PAS, with 15 assemblymen, had early on laid claim to the post. Umno, which has only two assemblymen, supported PAS for the top job.

However, Bersatu was also eyeing it. All the assemblymen were supposed to have signed statutory declarations to support Sanusi last Sunday.

But the Bersatu side urged that two names be presented to the palace. The party was keen to propose their assemblyman for Guar Chempedak Datuk Dr Ku Abdul Rahman Ku Ismail for the job.

But this is a numbers game and Bersatu did not have the numbers. Bersatu finally gave in and their four assemblymen were the last to sign the statutory declarations.

“There have been too many ‘halfway MBs’ in Kedah. The state has been unable to progress and the people are losing out,” said Kedah Amanah chief Datuk Phahrolrazi Mohd Zawawi, referring to the fact that a total of four mentris besar have been replaced mid-term.

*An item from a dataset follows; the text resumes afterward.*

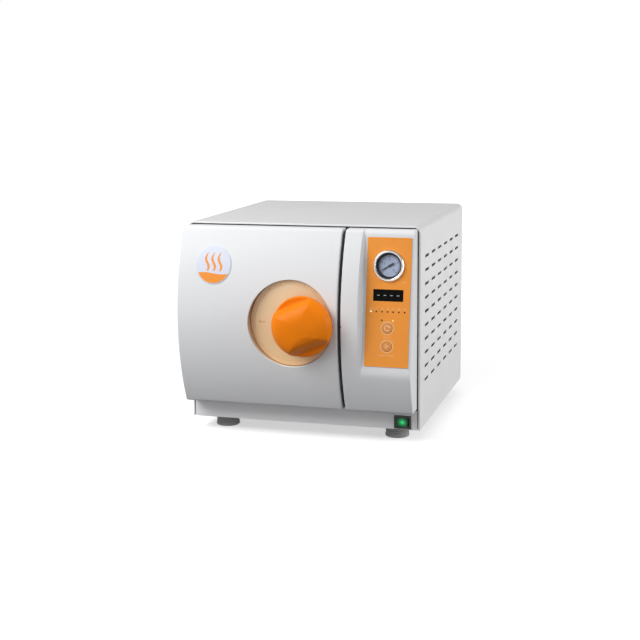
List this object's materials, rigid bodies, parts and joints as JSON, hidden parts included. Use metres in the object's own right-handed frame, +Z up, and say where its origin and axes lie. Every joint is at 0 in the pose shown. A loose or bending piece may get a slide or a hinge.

Phahrolrazi, who is also Alor Mengkudu assemblyman, said there should be an anti-hopping law to to prevent elected representative from switching sides.

“People are disappointed, they think politicians treat this as a political game,” he said.

To date, Johor, Perak and Melaka have changed hands from Pakatan to Perikatan and rumours have been swirling that the domino effect will affect Negri Sembilan, Sabah and even Selangor.

Kota Anggerik assemblyman Najwan Halimi from PKR said speculation about Selangor falling is absurd because Pakatan has an iron-clad majority of more than 30 seats.

Moreover, on Saturday, four assemblymen who were aligned to Azmin met Datuk Seri Anwar Ibrahim to inform him that they are staying put in PKR.

“It is not possible for Perikatan to take over Selangor,” he said.

A lot of the speculation is said to be psywar, a powerful tool that both sides of the political divide have used against each other.

But in the case of Kedah, it was a real political war with real casualties.

The views expressed here are entirely the writer’s own.